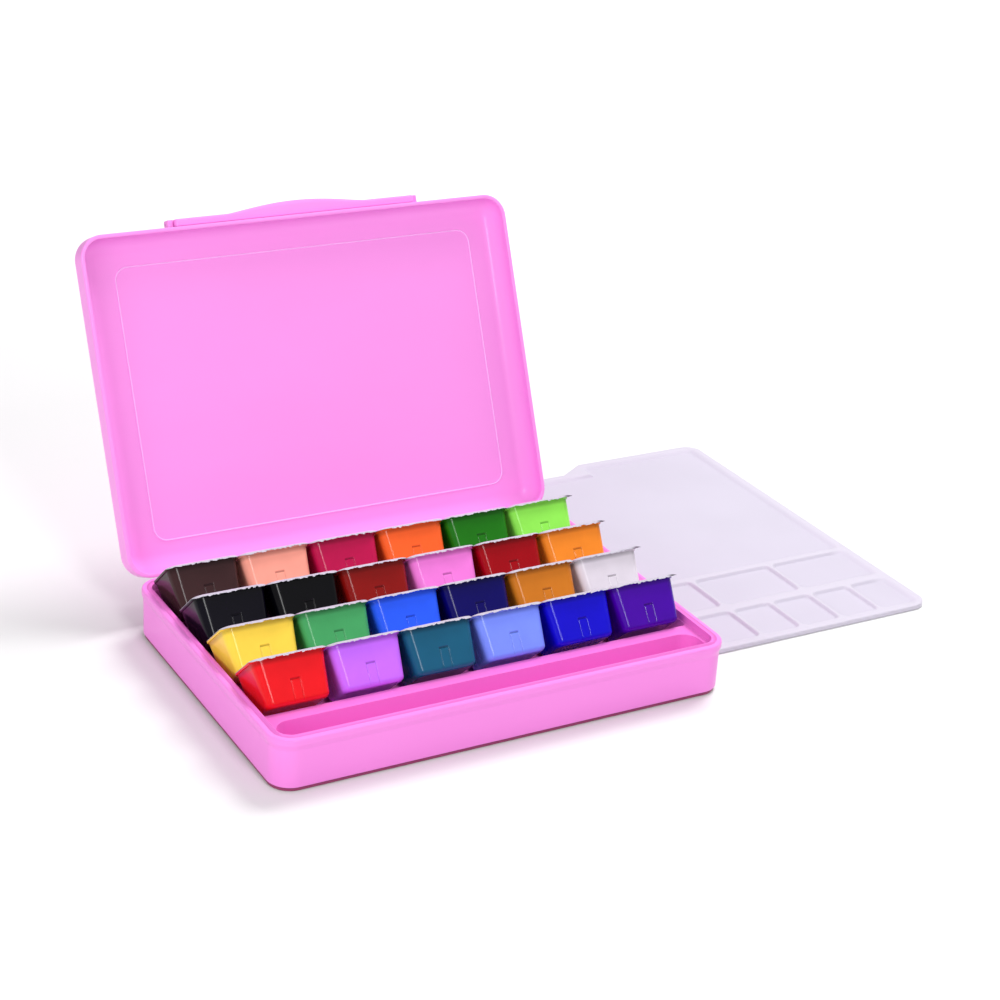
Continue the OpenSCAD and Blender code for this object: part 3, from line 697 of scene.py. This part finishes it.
# The palette's top is a height over a grid: its rim's height, less a soft step down into each well. The
# grid is stretched so that its front and back rows follow the outline.
def buildPalette():
    p = palette
    low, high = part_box("mixing_palette")
    w, d = (high.x - low.x) / mm, (high.y - low.y) / mm
    right = w - p["rim"]
    smallY = p["rim"]
    mediumY = smallY + p["small"] + p["ridge"] + p["rowGap"]
    mixY = mediumY + p["medium"] + p["mixGap"]
    wells = []
    for pitch, y, length in ((p["pitch"], smallY, p["small"]), (2 * p["pitch"], mediumY, p["medium"])):
        x = right
        while x > p["rim"] + p["ridge"] + p["leastWell"]:
            wells.append((max(p["rim"], x - pitch + p["ridge"]), x, y, y + length))
            x -= pitch
    cutTo = p["cutL"] + p["slope"]
    wells.append((p["rim"], right, mixY, d - p["rim"] - p["cutD"]))
    wells.append((cutTo, right, mixY, d - p["rim"]))

    # Places along one side: close together at the wells' edges and at both ends.
    def sampled(length, edges):
        fine = np.concatenate([e + np.linspace(-1.2, 1.2, 9) for e in edges])
        coarse = np.linspace(0, length, 90)
        ends = length / 2 - length / 2 * np.cos(np.linspace(0, np.pi, 60))
        every = np.unique(np.round(np.clip(np.concatenate([fine, coarse, ends]), 0, length), 2))
        return every[np.concatenate([[True], np.diff(every) > 0.12])]

    gx = sampled(w, [e for well in wells for e in well[:2]] + [p["cutL"], cutTo])
    gy = sampled(d, [e for well in wells for e in well[2:]] + list(np.arange(d - 30, d - 2, 2.0)))
    gx[-1], gy[-1] = w, d
    fromEdge = np.minimum(gx, w - gx)
    inArc = np.clip(p["cornerR"] - fromEdge, 0, None)
    lowEdge = p["cornerR"] - np.sqrt(np.clip(p["cornerR"] ** 2 - inArc ** 2, 0, None))
    cut = p["cutD"] * np.clip((cutTo - gx) / p["slope"], 0, 1)
    highEdge = d - np.where(gx < w / 2, cut + np.where(gx < 2, (2 - gx) * 0.6, 0), lowEdge)
    share = gy / d
    squeeze = np.clip(1 - np.abs(share - np.round(share)) * d / p["stretched"], 0, 1)
    gridX = np.broadcast_to(gx[:, None], (len(gx), len(gy)))
    straight = np.broadcast_to(gy[None], gridX.shape)
    gridY = np.where(share[None] < 0.5, straight + lowEdge[:, None] * squeeze[None],
                     straight - (d - highEdge)[:, None] * squeeze[None])

    nearRim = np.clip(1.8 - np.minimum(np.minimum(gridX, w - gridX), highEdge[:, None] - gridY) / 9, 0, 1)
    soft = p["soft"] + (p["rimSoft"] - p["soft"]) * nearRim

    # How deep in a well each place is, from 0 to 1: its distance t outside a rounded rectangle, over the
    # width of the soft edge, taken through 3 t^2 - 2 t^3.
    def pocket(x0, x1, y0, y1):
        qx = np.abs(gridX - (x0 + x1) / 2) - (x1 - x0) / 2 + p["wellR"]
        qy = np.abs(gridY - (y0 + y1) / 2) - (y1 - y0) / 2 + p["wellR"]
        outside = np.hypot(np.clip(qx, 0, None), np.clip(qy, 0, None)) - p["wellR"]
        outside += np.minimum(np.maximum(qx, qy), 0)
        t = np.clip(0.5 - outside / soft, 0, 1)
        return t * t * (3 - 2 * t)

    depth = np.zeros_like(gridX)
    for well in wells:
        depth = np.maximum(depth, pocket(*well))
    edgeX = np.minimum(gridX, w - gridX)
    edgeY = np.minimum(gridY - lowEdge[:, None], highEdge[:, None] - gridY)
    edge = np.clip(np.minimum(edgeX, edgeY), 0, 1)
    rounded = p["edgeR"] * (1 - np.sqrt(1 - (1 - edge) ** 2))
    top = p["high"] - (p["high"] - p["floor"]) * depth - rounded
    nx, ny = gridX.shape
    upper = np.stack([gridX, gridY, top], -1).reshape(-1, 3)
    lower = np.stack([gridX, gridY, np.zeros_like(gridX)], -1).reshape(-1, 3)
    i, k = np.meshgrid(np.arange(nx - 1), np.arange(ny - 1), indexing="ij")
    a = (i * ny + k).ravel()
    quad = np.stack([a, a + ny, a + ny + 1, a + 1], -1)
    count = nx * ny
    rim = np.concatenate([np.arange(nx) * ny, (nx - 1) * ny + np.arange(1, ny),
                          np.arange(nx - 2, -1, -1) * ny + ny - 1, np.arange(ny - 2, 0, -1)])
    nextRim = np.roll(rim, -1)
    wall = np.stack([rim, rim + count, nextRim + count, nextRim], -1)
    quads = np.vstack([quad, quad[:, ::-1] + count, wall])
    points = np.vstack([upper, lower]) * mm + np.array([low.x, low.y, 0])
    skin = outward(points, quads, np.zeros((0, 3), int))
    makePiece("mixingPalette", [skin], "palette", milkyPlastic(), ["mixing_palette"], sharp=60)


# Milky plastic: a pale clouded tone, with a soft bloom and fine scratches. Above the wells' floor, on the
# rims and ridges, it is paler: a painted highlight.
def milkyPlastic():
    m = Finish("milkyPlastic", **{"IOR": 1.45, "Coat Weight": 0.1, "Coat Roughness": 0.15,
                                   "Specular IOR Level": 0.35})
    bloom = m.noise(14.0, 3.0)
    scratch = ((m.noise(240.0, 4.0, (1, 12, 1), 0.65) - 0.6) * 5.0).clipped()
    body = m.blend(bloom, colour(palette["tone"]), shade(colour(palette["tone"]), 1.1))
    height = m.add("ShaderNodeSeparateXYZ", {}, {0: m.places()}, output=2)
    # Above the wells' floor the colour is paler: a painted highlight on the rims and ridges.
    paintedTopLight = ((height - palette["floor"] * mm) * 800.0 - 0.5).clipped()
    m.feed(Base_Color=m.blend(paintedTopLight, body, colour(palette["paintedTopTone"])))
    m.feed(Roughness=0.3 + bloom * 0.08 + scratch * 0.12)
    m.feed(Normal=m.bump(m.noise(90.0, 2.0) + scratch * 0.2, 0.06, 0.0005))
    return m.material


buildPalette()
print("palette built")


pin = {"dark": "#AFAFB6", "pale": "#DADAE0"}


# Drawn steel wire: fine rings along its length.
def pinSteel():
    m = Finish("pinSteel")
    rings = m.noise(500.0, 3.0, (8, 1, 1))
    m.feed(Base_Color=m.blend(rings, colour(pin["dark"]), colour(pin["pale"])))
    m.feed(Roughness=0.28 + rings * 0.15)
    m.feed(Metallic=0.9 + rings * 0.1)
    return m.material


# The pins keep their modelled shape.
steel = pinSteel()
for node in ("lid_hinge_pins", "handle_pins"):
    pins = frame["nodes"][node]
    pins.data.materials.clear()
    pins.data.materials.append(steel)
print("pins finished")


# Metres and watts. A lamp's size is its width and its length.
studio = {"floorSize": 14.0, "floorZ": -0.0003, "world": 0.59, "farFrom": 0.6, "farGlow": 0.9,
          "aim": (0, 0.05, 0.05)}
lamps = {"key": {"place": (0.9, 0.5, 1.5), "power": 27.0, "size": (0.8, 0.8), "glossy": False},
         "fill": {"place": (-1.4, -0.5, 0.6), "power": 9.0, "size": (0.9, 0.6), "glossy": False},
         "strip": {"place": (-0.1, -1.0, 0.95), "power": 5.9, "size": (0.27, 0.5), "glossy": True}}
# Angles are in radians and the shift, from the camera to the case's origin, is in millimetres.
photo = {"focalPx": 2239.0, "framePx": 1000.0, "sensor": 36.0, "azimuth": 0.537, "elevation": 0.425,
         "roll": 0.065, "shift": (-44.198, 97.378, 1363.825)}


# A pale floor. Far from the case it glows a little to the camera, so that it meets the white sky: the
# glow grows with the distance from the middle, r = sqrt(x^2 + y^2).
def floorWhite():
    m = Finish("floorWhite", **{"Roughness": 0.9, "Specular IOR Level": 0.05, "Emission Strength": 1.0})
    m.feed(Base_Color=m.blend(m.noise(3.0), (0.79, 0.79, 0.795, 1), (0.81, 0.81, 0.81, 1)))
    far = m.add("ShaderNodeVectorMath", {"operation": "LENGTH"}, {0: m.places()}, output=1)
    toCamera = m.add("ShaderNodeLightPath", output="Is Camera Ray")
    glow = (studio["farGlow"],) * 3 + (1,)
    grown = ((far - studio["farFrom"]) * 0.7).clipped()
    m.feed(Emission_Color=m.blend(toCamera * grown, (0, 0, 0, 1), glow))
    return m.material


# A pale floor, a soft world that the camera sees as white, two broad lamps and a narrow one.
def buildStudio():
    half = studio["floorSize"] / 2
    mesh = bpy.data.meshes.new("floor")
    corners = [(x * half, y * half, studio["floorZ"]) for x, y in ((-1, -1), (1, -1), (1, 1), (-1, 1))]
    mesh.from_pydata(corners, [], [(0, 1, 2, 3)])
    floor = bpy.data.objects.new("floor", mesh)
    bpy.context.scene.collection.objects.link(floor)
    floor.data.materials.append(floorWhite())
    world = bpy.data.worlds.new("studio")
    bpy.context.scene.world = world
    world.use_nodes = True
    world.node_tree.nodes.clear()
    sky = NodeSet(world.node_tree)
    byEye = sky.add("ShaderNodeLightPath", output="Is Camera Ray")
    throughGlass = sky.add("ShaderNodeLightPath", output="Is Transmission Ray")
    seen = sky.add("ShaderNodeBackground", {}, {"Color": (1, 1, 1, 1), "Strength": 1.0})
    lit = sky.add("ShaderNodeBackground", {}, {"Strength": studio["world"]})
    either = sky.add("ShaderNodeMath", {"operation": "MAXIMUM"}, {0: byEye, 1: throughGlass})
    both = sky.add("ShaderNodeMixShader", {}, {0: either, 1: lit, 2: seen})
    sky.add("ShaderNodeOutputWorld", {}, {0: both})
    for name, values in lamps.items():
        lamp = bpy.data.lights.new(name, "AREA")
        lamp.shape = "RECTANGLE"
        lamp.energy = values["power"]
        lamp.size, lamp.size_y = values["size"]
        holder = bpy.data.objects.new(name, lamp)
        holder.location = values["place"]
        holder.visible_glossy = values["glossy"]
        towards = Vector(studio["aim"]) - Vector(values["place"])
        holder.rotation_euler = towards.to_track_quat("-Z", "Y").to_euler()
        bpy.context.scene.collection.objects.link(holder)


# The camera as fitted to the photo: its direction from azimuth and elevation, turned about that by the
# roll, and its place, in the case's own frame.
def placeCamera():
    az, el, roll = photo["azimuth"], photo["elevation"], photo["roll"]
    forward = -np.array([-math.sin(az) * math.cos(el), -math.cos(az) * math.cos(el), math.sin(el)])
    right = np.cross(forward, [0, 0, 1])
    right /= np.linalg.norm(right)
    up = np.cross(right, forward)
    right, up = (math.cos(roll) * right + math.sin(roll) * up,
                 -math.sin(roll) * right + math.cos(roll) * up)
    axes = np.stack([right, -up, forward])
    spot = -axes.T @ np.array(photo["shift"]) * mm
    lens = bpy.data.cameras.new("photoCamera")
    lens.sensor_width = photo["sensor"]
    lens.lens = photo["sensor"] * photo["focalPx"] / photo["framePx"]
    lens.clip_start, lens.clip_end = 0.01, 20
    camera = bpy.data.objects.new("photoCamera", lens)
    turn = np.eye(4)
    turn[:3] = np.stack([right, up, -forward, spot], -1)
    camera.matrix_world = Matrix(turn.tolist())
    bpy.context.scene.collection.objects.link(camera)
    bpy.context.scene.camera = camera


buildStudio()
placeCamera()
bpy.context.scene.view_settings.view_transform = "Standard"
print("studio ready")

* Set task *
Write down again the exact lines running from the beginning of the data to the line containing "return every[np.concatenate([[True], np.diff(every)", with both ends included.

* Written response *
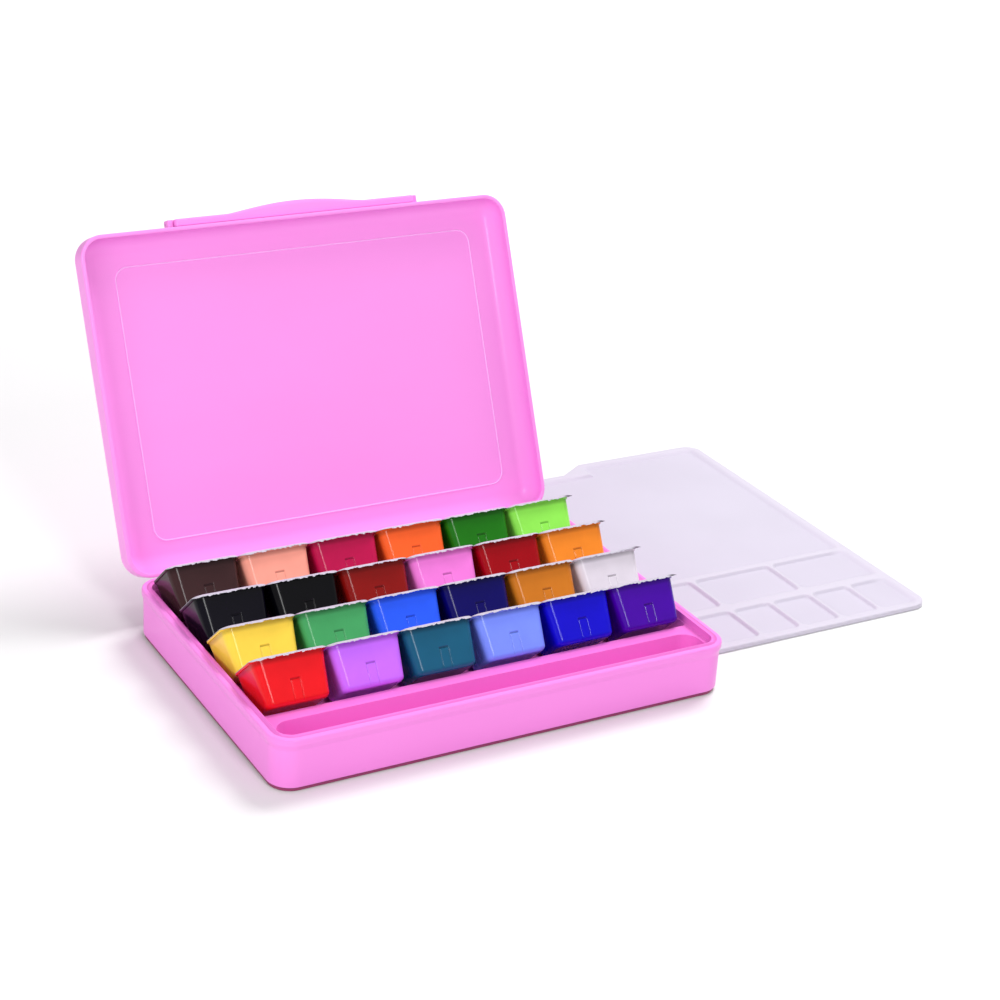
Continue the OpenSCAD and Blender code for this object: part 3, from line 697 of scene.py. This part finishes it.
# The palette's top is a height over a grid: its rim's height, less a soft step down into each well. The
# grid is stretched so that its front and back rows follow the outline.
def buildPalette():
    p = palette
    low, high = part_box("mixing_palette")
    w, d = (high.x - low.x) / mm, (high.y - low.y) / mm
    right = w - p["rim"]
    smallY = p["rim"]
    mediumY = smallY + p["small"] + p["ridge"] + p["rowGap"]
    mixY = mediumY + p["medium"] + p["mixGap"]
    wells = []
    for pitch, y, length in ((p["pitch"], smallY, p["small"]), (2 * p["pitch"], mediumY, p["medium"])):
        x = right
        while x > p["rim"] + p["ridge"] + p["leastWell"]:
            wells.append((max(p["rim"], x - pitch + p["ridge"]), x, y, y + length))
            x -= pitch
    cutTo = p["cutL"] + p["slope"]
    wells.append((p["rim"], right, mixY, d - p["rim"] - p["cutD"]))
    wells.append((cutTo, right, mixY, d - p["rim"]))

    # Places along one side: close together at the wells' edges and at both ends.
    def sampled(length, edges):
        fine = np.concatenate([e + np.linspace(-1.2, 1.2, 9) for e in edges])
        coarse = np.linspace(0, length, 90)
        ends = length / 2 - length / 2 * np.cos(np.linspace(0, np.pi, 60))
        every = np.unique(np.round(np.clip(np.concatenate([fine, coarse, ends]), 0, length), 2))
        return every[np.concatenate([[True], np.diff(every) > 0.12])]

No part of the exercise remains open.